LIVING WILL DIRECTIVE

The Kentucky Living Will Directive Act is set forth in KRS Chapter 311, Sections .621 to .643. Pursuant to the Act, an agent may make health care decisions that an incapacitated person could make if he or she had the capacity to make those decisions, provided that the decisions are in accordance with the grantor’s wishes, and the agent or the health care surrogate has considered the recommendations of the attending physician.

A health care durable power of attorney, like a living will directive, may be created by an adult, then capable of making decisions; documented in writing, dated and signed by the creator or grantor; designates one or two adults as surrogates, to act on behalf of the creator or principal, if incapacitated. If two or more are named, any decisions must be unanimous. The health care durable power of attorney, also called an advanced healthcare directive, or living will directive, must be signed in the presence of the document creator or principal, and in the presence of each witness, or notarized.

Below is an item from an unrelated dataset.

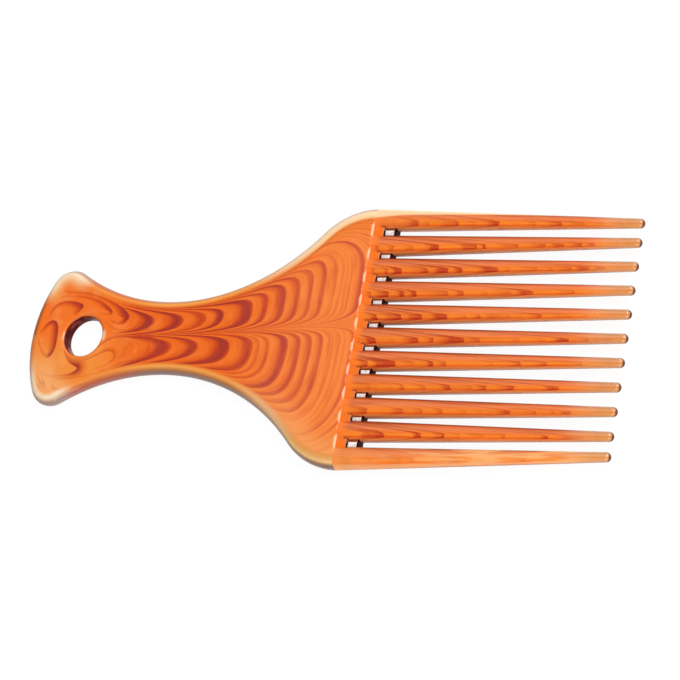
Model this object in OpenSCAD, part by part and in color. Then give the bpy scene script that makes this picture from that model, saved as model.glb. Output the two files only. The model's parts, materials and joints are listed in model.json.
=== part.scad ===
// Afro pick: one moulded comb with eleven long round teeth, a fan-shaped palm plate,
// a waisted grip and a flared butt with a hang hole.
// It lies on its flat back. X runs from the butt to the tooth tips, Y across the teeth
// and Z out of the front face. The origin is under the middle of the whole comb.

/* [Teeth] */
// Number of teeth
tooth_count = 11; // [5:1:15]
// Free length of a tooth, from the end of the root webs to the tip
tooth_l = 66; // [35:0.5:100]
// Diameter of an inner tooth where it leaves the palm
tooth_root_d = 5.7; // [3.6:0.1:5.8]
// Diameter of every tooth at its tip
tooth_tip_d = 2.5; // [1.2:0.1:3.4]
// Gap between two inner teeth where they leave the palm
tooth_gap = 0.5; // [0.4:0.1:4]
// Gap between an outer tooth and its neighbour where they leave the palm
outer_gap = 1.3; // [0.6:0.1:4]
// Distance by which the tip of an outer tooth leans in from its root
outer_lean = 2; // [0:0.1:3.5]

/* [Root webs] */
// Length of the upper step, which joins the teeth right beside the palm
land_l = 2.8; // [1:0.1:6]
// Thickness of the upper step
land_t = 4; // [2.8:0.1:4.8]
// Length of the lower step, which closes each slot
web_l = 3; // [1:0.1:6]
// Thickness of the lower step
web_t = 2.6; // [1:0.1:2.7]

/* [Palm and grip] */
// Thickness of the palm, and of the outer teeth that carry on its edge
palm_t = 5.9; // [5.8:0.1:8]
// Radius of the round shoulder where the palm turns into the outer tooth
shoulder_r = 19.5; // [8:0.5:28]
// Radius of the hollow side that runs from the shoulder through the waist to the butt
side_r = 55.7; // [48:0.1:80]
// Width of the grip at its waist
waist_w = 20; // [14:0.5:28]
// Length over which the palm keeps its full thickness, back from the teeth
palm_flat_l = 13; // [6:0.5:24]

/* [Butt and hang hole] */
// Thickness of the butt
butt_t = 4.4; // [3.2:0.1:5.8]
// Distance from the waist to the centre of the hang hole
waist_to_hole = 24.7; // [20:0.2:30]
// Distance from the centre of the hang hole to the end of the butt
hole_to_end = 16.5; // [13:0.5:20]
// Radius of the shallow curve across the end of the butt
butt_arc_r = 35.7; // [28:0.1:60]
// Radius of the butt's two round corners
corner_r = 6.1; // [3.5:0.1:10]
// Diameter of the hang hole
hole_d = 10.9; // [5:0.1:14]
// Radius of the round on both rims of the hang hole
rim_r = 1.2; // [0.2:0.1:1.4]
// Distance from the hang hole's rim to where the grip starts
hole_margin = 4; // [2:0.5:8]

/* [Hidden] */
// Run of the cutting tools past the faces that they cut
overrun = 1;
// Stations along each arc of the outline, and around the half-round edge
butt_steps = 10;
corner_steps = 14;
side_steps = 30;
shoulder_steps = 14;
edge_steps = 10;
// Stations around a tooth's rounded tip
tip_steps = 8;
// Share of the way from the waist to the teeth at which the palm starts
palm_start_share = 0.35;
// Moulded plastic in a warm amber
amber = [0.93, 0.46, 0.16];
dark_amber = [0.62, 0.2, 0.1];

function tooth_name(i) = str("tooth_", i < 10 ? "0" : "", i);

// Teeth: tooth 1 is the one furthest along +Y
tooth_pitch = tooth_root_d + tooth_gap;
inner_span = tooth_pitch * (tooth_count - 3) / 2;
outer_y = inner_span + tooth_root_d / 2 + outer_gap + palm_t / 2;
palm_w = 2 * outer_y + palm_t;
mid_z = palm_t / 2;

// Places along X, counted from the plane where the teeth leave the palm
side_rise = waist_w / 2 + side_r - (palm_w / 2 - shoulder_r);
root_to_waist = sqrt(pow(side_r + shoulder_r, 2) - pow(side_rise, 2));
root_to_end = root_to_waist + waist_to_hole + hole_to_end;
root_to_tip = land_l + web_l + tooth_l;
total_l = root_to_end + root_to_tip;

// The same places in the comb's own frame
x_end = -total_l / 2;
x_hole = x_end + hole_to_end;
x_waist = x_hole + waist_to_hole;
x_root = x_waist + root_to_waist;
x_grip = x_hole + hole_d / 2 + hole_margin;
x_palm = x_waist + root_to_waist * palm_start_share;
x_flat = x_root - palm_flat_l;

// Centres of the four arcs of the outline's +Y half
butt_c = [x_end + butt_arc_r, 0];
side_c = [x_waist, waist_w / 2 + side_r];
shoulder_c = [x_root, palm_w / 2 - shoulder_r];
corner_c = circles_meet(butt_c, butt_arc_r - corner_r, side_c, side_r + corner_r);

function heading(a, b) = atan2(b[1] - a[1], b[0] - a[0]);

// The left one of the two points where two circles cross
function circles_meet(c1, r1, c2, r2) =
    let (d = norm(c2 - c1))
    let (e = (c2 - c1) / d)
    let (along = (d * d + r1 * r1 - r2 * r2) / (2 * d))
    let (off = sqrt(r1 * r1 - along * along))
    c1 + along * e + off * [-e[1], e[0]];

// Stations on an arc, each a point with the outline's outward direction
function arc_stations(c, r, from, to, steps, out, first = 0) = [
    for (i = [first:steps])
        let (a = from + (to - from) * i / steps)
        let (radial = [cos(a), sin(a)])
        [c + r * radial, out * radial]
];

// Outline of the +Y half, from the middle of the butt round to past the tooth roots
outline = concat(
    arc_stations(butt_c, butt_arc_r, 180, heading(butt_c, corner_c), butt_steps, 1),
    arc_stations(corner_c, corner_r, heading(butt_c, corner_c), heading(corner_c, side_c),
        corner_steps, 1, 1),
    arc_stations(side_c, side_r, heading(side_c, corner_c), heading(side_c, shoulder_c),
        side_steps, -1, 1),
    arc_stations(shoulder_c, shoulder_r, heading(shoulder_c, side_c), 90,
        shoulder_steps, 1, 1),
    [[[x_root + overrun, palm_w / 2], [0, 1]]]
);
last = len(outline) - 1;

// Half the thickness at a place along X: even on the butt, then rising to the palm's
function ease(t) = t * t * (3 - 2 * t);
function half_t(x) =
    let (t = min(1, max(0, (x - x_grip) / (x_flat - x_grip))))
    (butt_t + (palm_t - butt_t) * ease(t)) / 2;

// Point k of station i on the half-round edge, from the front face to the back face
function edge_point(i, k, side) =
    let (p = outline[i][0])
    let (out = outline[i][1])
    let (a = 90 - 180 * k / edge_steps)
    let (q = p - out * half_t(p[0]) * (1 - cos(a)))
    [q[0], side * q[1], half_t(q[0]) * (1 + sin(a))];
ring = edge_steps + 1;
function index(i, k, side) =
    side > 0 || i == 0 ? i * ring + k : (last + i) * ring + k;
function turned(face, side) = side > 0 ? face : [for (i = [1:len(face)]) face[len(face) - i]];

// Whole handle blank with its half-round edge, before it is divided
module handle_blank() {
    left = [for (i = [0:last]) for (k = [0:edge_steps]) edge_point(i, k, 1)];
    right = [for (i = [1:last]) for (k = [0:edge_steps]) edge_point(i, k, -1)];
    edge_faces = [
        for (side = [1, -1]) for (i = [0:last - 1]) for (k = [0:edge_steps - 1]) each [
            turned([index(i, k, side), index(i, k + 1, side), index(i + 1, k + 1, side)], side),
            turned([index(i, k, side), index(i + 1, k + 1, side), index(i + 1, k, side)], side)
        ]
    ];
    front_faces = [
        for (i = [0:last - 1])
            i == 0
                ? [index(0, 0, 1), index(1, 0, 1), index(1, 0, -1)]
                : [index(i, 0, 1), index(i + 1, 0, 1), index(i + 1, 0, -1), index(i, 0, -1)]
    ];
    back_faces = [
        for (i = [0:last - 1])
            i == 0
                ? [index(0, edge_steps, 1), index(1, edge_steps, -1), index(1, edge_steps, 1)]
                : [index(i, edge_steps, 1), index(i, edge_steps, -1),
                    index(i + 1, edge_steps, -1), index(i + 1, edge_steps, 1)]
    ];
    root_face = concat(
        [for (k = [0:edge_steps]) index(last, k, 1)],
        [for (k = [0:edge_steps]) index(last, edge_steps - k, -1)]
    );
    polyhedron(
        points = concat(left, right),
        faces = concat(edge_faces, front_faces, back_faces, [root_face]),
        convexity = 4
    );
}

// Stretch of the handle between two places along X
module handle_stretch(from, to) {
    intersection() {
        handle_blank();
        translate([from, -palm_w, -overrun])
            cube([to - from, 2 * palm_w, palm_t + 2 * overrun]);
    }
}

// Tool for one rim of the hang hole: what lies outside the round, above its start
module rim_cutter() {
    rotate_extrude($fn = 96)
        difference() {
            translate([hole_d / 2 - overrun, 0])
                square([overrun + rim_r, rim_r + overrun]);
            translate([hole_d / 2 + rim_r, 0])
                circle(r = rim_r, $fn = 64);
        }
}

// Flared end of the handle with the hang hole
module butt_end() {
    color(amber)
        difference() {
            handle_stretch(x_end - overrun, x_grip);
            translate([x_hole, 0, -overrun])
                cylinder(d = hole_d, h = butt_t + 2 * overrun, $fn = 96);
            translate([x_hole, 0, butt_t - rim_r])
                rim_cutter();
            translate([x_hole, 0, rim_r])
                mirror([0, 0, 1])
                    rim_cutter();
        }
}

// Waisted part that the hand closes round
module grip() {
    color(amber)
        handle_stretch(x_grip, x_palm);
}

// Fan-shaped plate that carries the teeth
module palm_plate() {
    color(amber)
        handle_stretch(x_palm, x_root);
}

// Place and lean of tooth i
function is_outer(i) = i == 1 || i == tooth_count;
function tooth_side(i) = i == 1 ? 1 : -1;
function tooth_y(i) =
    is_outer(i) ? tooth_side(i) * outer_y : tooth_pitch * ((tooth_count + 1) / 2 - i);
function tooth_turn(i) =
    is_outer(i) ? -tooth_side(i) * atan(outer_lean / (root_to_tip - tooth_tip_d / 2)) : 0;
function tooth_d(i) = is_outer(i) ? palm_t : tooth_root_d;

// Half section of a tooth from a little before its root plane to its rounded tip
function tooth_profile(root_d, l) =
    let (tip_r = tooth_tip_d / 2)
    let (shank_l = l - tip_r)
    let (start_r = root_d / 2 + (root_d / 2 - tip_r) * overrun / shank_l)
    concat(
        [[0, -overrun], [start_r, -overrun]],
        [for (k = [0:tip_steps - 1])
            let (a = 90 * k / tip_steps)
            [tip_r * cos(a), shank_l + tip_r * sin(a)]],
        [[0, l]]
    );

// Tooth i with the run past its root plane still on it
module tooth_blank(i) {
    translate([x_root, tooth_y(i), mid_z])
        rotate([0, 0, tooth_turn(i)])
            rotate([0, 90, 0])
                rotate_extrude($fn = 64)
                    polygon(tooth_profile(tooth_d(i), root_to_tip / cos(tooth_turn(i))));
}

// Round tapered tooth, cut square where it meets the palm
module tooth(i) {
    color(amber)
        difference() {
            tooth_blank(i);
            translate([x_root - 2 * overrun, tooth_y(i) - palm_t, -overrun])
                cube([2 * overrun, 2 * palm_t, palm_t + 2 * overrun]);
        }
}

// Bar of a stated thickness from the middle of tooth i to that of the next one
module web_bar(i, from, l, t) {
    translate([from, tooth_y(i + 1), mid_z - t / 2])
        cube([l, tooth_y(i) - tooth_y(i + 1), t]);
}

// Stepped webs that close the inner ends of the slots
module root_webs() {
    color(dark_amber)
        for (i = [1:tooth_count - 1])
            difference() {
                union() {
                    web_bar(i, x_root, land_l, land_t);
                    web_bar(i, x_root, land_l + web_l, web_t);
                }
                tooth_blank(i);
                tooth_blank(i + 1);
            }
}

butt_end();
grip();
palm_plate();
root_webs();
for (i = [1:tooth_count])
    tooth(i);
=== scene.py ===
# Afro pick: one moulding of glossy marbled plastic that lies on its flat back.
import json
import math
import bpy
import bmesh
import numpy as np
from mathutils import Matrix, Vector


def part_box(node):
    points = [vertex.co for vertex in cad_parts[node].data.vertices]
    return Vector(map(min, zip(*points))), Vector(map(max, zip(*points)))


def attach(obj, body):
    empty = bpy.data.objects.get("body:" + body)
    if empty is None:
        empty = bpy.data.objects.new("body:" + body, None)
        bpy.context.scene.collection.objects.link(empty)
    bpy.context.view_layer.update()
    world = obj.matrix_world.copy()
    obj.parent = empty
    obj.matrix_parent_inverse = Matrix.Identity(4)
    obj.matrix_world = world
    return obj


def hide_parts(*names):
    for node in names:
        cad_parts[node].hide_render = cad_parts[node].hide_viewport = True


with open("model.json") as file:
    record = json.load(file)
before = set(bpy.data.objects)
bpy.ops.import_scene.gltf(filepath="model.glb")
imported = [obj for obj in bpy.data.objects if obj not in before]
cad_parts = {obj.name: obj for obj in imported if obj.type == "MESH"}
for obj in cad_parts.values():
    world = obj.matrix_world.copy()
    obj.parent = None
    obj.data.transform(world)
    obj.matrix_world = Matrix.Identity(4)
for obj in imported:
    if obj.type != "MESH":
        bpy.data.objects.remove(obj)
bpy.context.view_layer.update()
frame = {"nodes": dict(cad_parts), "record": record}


# Paper floor: a seamless white sweep that the pick lies on. It is white to the lens, in
# reflections and through clear plastic, and keeps a soft shadow under the pick.
MM = 0.001
FLOOR_HALF_W = 3000
FLOOR_GAP = 0.05
PAPER, WHITE = "#f6f6f6", "#ffffff"
PAPER_GLOW, PAPER_GLOW_SHARE = 1.05, 0.9
SHARP = 35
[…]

An advanced health care directive, just as a regular will, may be revoked or limited in scope any time the creator or grantor has the requisite mental capacity (1) a written directive; (2) an oral statement of the intent to revoke in the presence of two adults, one of whom is a health care provider; (3) destruction of the directive or declaration, with an intent to revoke. A revocation is effective immediately, upon receipt by any individual, including a physician, of the revocation.

LIMITS ON POWERS OF ATTORNEY

In Ping v. Beverly Enterprises, Inc., 376 S.W.3d 581 (Ky. 2012), our Supreme Court held that a power of attorney did not give the attorney-in-fact authority to agree to arbitrate disputes with a nursing home where the agreement to arbitrate was not a requirement for the principal’s admission to the nursing home. The Ping Court strictly construed the power of attorney and determined that the agreement to arbitrate was outside the scope of the agency. The instrument’s language authorizing the attorney-in-fact “to do and perform any, all, and every act and thing whatsoever requisite and necessary to be done, to and for all intents and purposes, as I might or could do if personally present” did not act as a savings clause.

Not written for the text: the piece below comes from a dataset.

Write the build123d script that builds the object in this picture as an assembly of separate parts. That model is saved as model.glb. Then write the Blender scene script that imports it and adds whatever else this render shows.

In Dishman v. Dougherty, ____ S.W.3d ____ (Ky.App. 2015) (opinion not final; rehearing denied June 30, 2015), the Kentucky Court of Appeals held that a power of attorney did not give the attorney-in-fact authority to create an irrevocable trust for the principal. First, KRS 386B.6-020(5) became effective in 2014 and requires that an attorney-in-fact must have “express” authorization in either the power of attorney or the trust to revoke, amend, or affect the distribution of property under a trust. Second, the power of attorney in Dishman included a provision about funding trust but was silent about creating them. Thus, the court applied the rule of construction preferring the specific to the general. Finally, the attorney-in-fact in Dishman was the spouse who had signed an antenuptial agreement evidencing a strong intent to keep her and her husband’s property separate. As in Ping, the Dishman Court did not give effect to the provision authorizing the attorney-in-fact “[t]o do and perform in my name all that I might individually do.”